New York, May 17, 2007—Two radio reporters covering a provincial governor in south-central Somalia were gunned down on Wednesday after the official’s motorcade was ambushed by clan militia.
News editor Abshir Ali Gabre and reporter Ahmed Hassan Mahad of Radio Jowhar were killed when the motorcade of Mohammed Omar Deele, governor of the Middle Shabelle province, came under attack from gunmen of a rival sub-clan, according to local journalists. Deele was unharmed, but at least six people were killed and several injured in the ensuing gun battle, the independent station Radio Shabelle reported.
The journalists had been called by Deele to cover a scheduled mediation between rival sub-clans in the area, said Saeed Ali Afrah, director of Radio Jowhar, a private station in Jowhar, 56 miles (90 kilometers) north of the capital Mogadishu.
Recent clashes between the groups have left at least 16 people dead, according to Radio Shabelle. Over the last 10 years, Middle Shabelle has seen repeated flare-ups of deadly unrest linked to clan infighting, according to international news reports.
“Journalists are paying a heavy price to bring the world news of the unrest in Somalia,” CPJ Executive Director Joel Simon said. “We mourn the deaths of Abshir Ali Gabre and Ahmed Hassan Mahad and extend our condolences to their families and colleagues.”
Gabre and Mahad were riding in the first vehicle of the official convoy, a white pickup truck carrying officials and armed security guards, according to Afrah. Gabre sustained gunshot wounds to his neck and left hand, while Mahad was shot in the head and chest, he said.

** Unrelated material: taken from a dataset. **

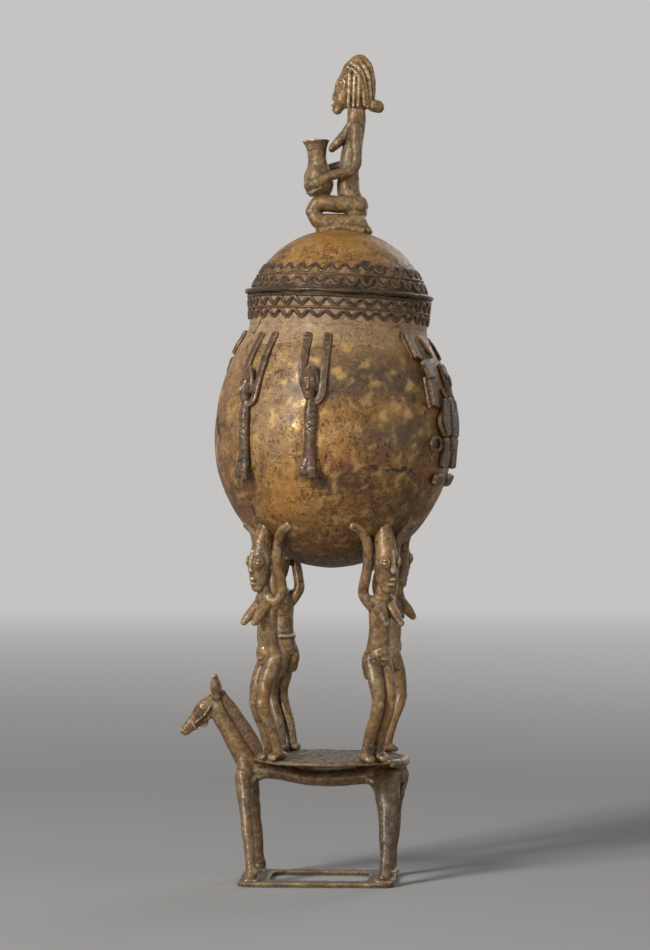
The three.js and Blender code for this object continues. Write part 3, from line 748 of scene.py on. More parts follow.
class Wax:
    """A lump of wax in millimetres: rolls, straps and balls that later become one skin."""

    CAP_ANGLES = (0.22, 0.5, 0.8, 1.15)

    def __init__(self) -> None:
        """Starts with nothing."""
        self.bm = bmesh.new()

    def take(self, part: bmesh.types.BMesh, place: Matrix | None = None) -> None:
        """Adds a finished part to the lump.

        Args:
            part: The part, which is used up.
            place: A turn and move for it.
        """
        if place is not None:
            bmesh.ops.transform(part, matrix=place, verts=part.verts)
        mesh = as_mesh(part, "stroke")
        self.bm.from_mesh(mesh)
        bpy.data.meshes.remove(mesh)

    def roll(
        self,
        path: Iterable[Point],
        radii: Sequence[Radius],
        across: Point = (0, 1, 0),
        square: float = 2.0,
        sides: int = 20,
        pitch: float = 0.9,
    ) -> None:
        """Adds a roll with rounded ends.

        Args:
            path: Points of its middle line.
            radii: A radius or a pair of radii for each point.
            across: Direction in which the first radius of a pair is measured.
            square: 2 for a round section, more for one with flat sides.
            sides: Points round the section.
            pitch: Distance between two sections.
        """
        line = Centreline(path)
        pairs = [as_pair(r) for r in radii]
        last = len(pairs) - 1
        rings = max(4, math.ceil(line.length() / pitch))
        starts = [(0.0, -math.cos(a), math.sin(a)) for a in self.CAP_ANGLES]
        middles = [(i / rings, 0.0, 1.0) for i in range(rings + 1)]
        ends = [(1.0, math.cos(a), math.sin(a)) for a in reversed(self.CAP_ANGLES)]
        part = bmesh.new()
        ring = bmesh.ops.create_circle(part, radius=1, segments=sides)["verts"]
        for vert in ring:
            for axis in (0, 1):
                size = abs(vert.co[axis])
                vert.co[axis] = math.copysign(size ** (2 / square), vert.co[axis])
        edges = list(part.edges)
        now = Matrix.Identity(4)
        for count, (share, beyond, scale) in enumerate(starts + middles + ends):
            low = min(int(share * last), last - 1)
            blend = share * last - low
            blend = blend * blend * (3 - 2 * blend)
            a, b = (pairs[low][k] + (pairs[low + 1][k] - pairs[low][k]) * blend for k in (0, 1))
            tangent = line.tangent(share)
            side = Vector(across) - Vector(across).dot(tangent) * tangent
            side.normalize()
            deep = tangent.cross(side)
            middle = line.at(share) + tangent * beyond * min(a, b)
            place = framed(side * a * scale, deep * b * scale, tangent, middle)
            if count > 0:
                ring, edges = extruded(part, edges)
            bmesh.ops.transform(part, matrix=place @ now.inverted(), verts=ring)
            now = place
        bmesh.ops.holes_fill(part, edges=part.edges, sides=0)
        bmesh.ops.recalc_face_normals(part, faces=part.faces)
        self.take(part)

    def pair(self, path: Iterable[Point], radii: Sequence[Radius], **options: object) -> None:
        """Adds a roll and its mirror image across the plane y = 0.

        Args:
            path: The roll's path.
            radii: Its radii along the path.
            options: What else a roll takes.
        """
        points = list(path)
        self.roll(points, radii, **options)
        self.roll(mirrored(points), radii, **options)

    def ball(self, centre: Point, radii: float | Point, turn: float = 0.0) -> None:
        """Adds a ball.

        Args:
            centre: Its middle.
            radii: One radius, or one along each of its own axes.
            turn: How far those axes are turned about Z.
        """
        sizes = (radii,) * 3 if isinstance(radii, (int, float)) else radii
        part = bmesh.new()
        bmesh.ops.create_uvsphere(part, u_segments=18, v_segments=12, radius=1)
        place = Matrix.Translation(centre) @ Matrix.Rotation(turn, 4, "Z")
        self.take(part, place @ Matrix.Diagonal((*sizes, 1)))

    def balls(self, centre: Point, radii: float | Point, turn: float = 0.0) -> None:
        """Adds a ball and its mirror image across the plane y = 0."""
        self.ball(centre, radii, turn)
        self.ball((centre[0], -centre[1], centre[2]), radii, -turn)

    def ring(self, centre: Point, first: Point, second: Point, radius: float) -> None:
        """Adds a thin ring.

        Args:
            centre: Its middle.
            first: From the middle to a point of the ring.
            second: The same, a quarter turn further.
            radius: Half its thickness.
        """
        middle, one, two = Vector(centre), Vector(first), Vector(second)
        turns = [TURN * i / 12 for i in range(13)]
        path = [middle + one * math.cos(t) + two * math.sin(t) for t in turns]
        self.roll(path, [radius] * 13, across=one.cross(two), sides=10)

    def eyes(self, centre: Point, radii: Point, turn: float, rim: float) -> None:
        """Adds a pair of flat pellet eyes, each with a rim.

        Args:
            centre: Middle of the left one.
            radii: Its depth, half width and half height.
            turn: Direction in which it looks, from +X.
            rim: Thickness of the rim, halved.
        """
        self.balls(centre, radii, turn)
        for side in (-1, 1):
            out = Vector((math.cos(turn), side * math.sin(turn), 0))
            along = Vector((-out.y, out.x, 0)) * (radii[1] + rim)
            middle = Vector((centre[0], side * centre[1], centre[2])) + out * radii[0] * 0.3
            self.ring(middle, along, (0, 0, radii[2] + rim), rim)

    def placed(self, place: Matrix) -> "Wax":
        """Turns and moves the whole lump, and gives it back."""
        bmesh.ops.transform(self.bm, matrix=place, verts=self.bm.verts)
        return self

    def skin(self, name: str, voxel: float) -> "Casting":
        """Joins the strokes into one skin.

        Args:
            name: Name of the piece.
            voxel: Size of the skin's faces.

        Returns:
            The casting, still in millimetres.
        """
        mesh = as_mesh(self.bm, name)
        lump = in_scene(f"{name}_wax", mesh)
        remesh = lump.modifiers.new("skin", "REMESH")
        remesh.mode = "VOXEL"
        remesh.voxel_size = voxel
        lump_now = lump.evaluated_get(bpy.context.evaluated_depsgraph_get())
        skin = bpy.data.meshes.new_from_object(lump_now)
        bpy.data.objects.remove(lump)
        bpy.data.meshes.remove(mesh)
        remove_bubbles(skin)
        casting = Casting(name, skin)
        casting.soften(2)
        return casting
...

Gabre, 35 and the father of one, was also the head of the Middle Shabelle branch of the National Union of Somali Journalists and a stringer for the private Somali Broadcasting Corporation, according to Afrah. Mahad, 24, had been reporting for Radio Jowhar since its inception in October 2002. He was survived by a wife and three children.
Gabre and Mahad are the 16th and 17th journalists killed on duty in Somalia since 1992. Their deaths follow that of Mohammed Abdullahi Khalif, a radio contributor killed this month in a similar shootout. Somalia, the world’s 12th most dangerous for the press, has had no effective central government since the fall of dictator Siad Barre in 1991.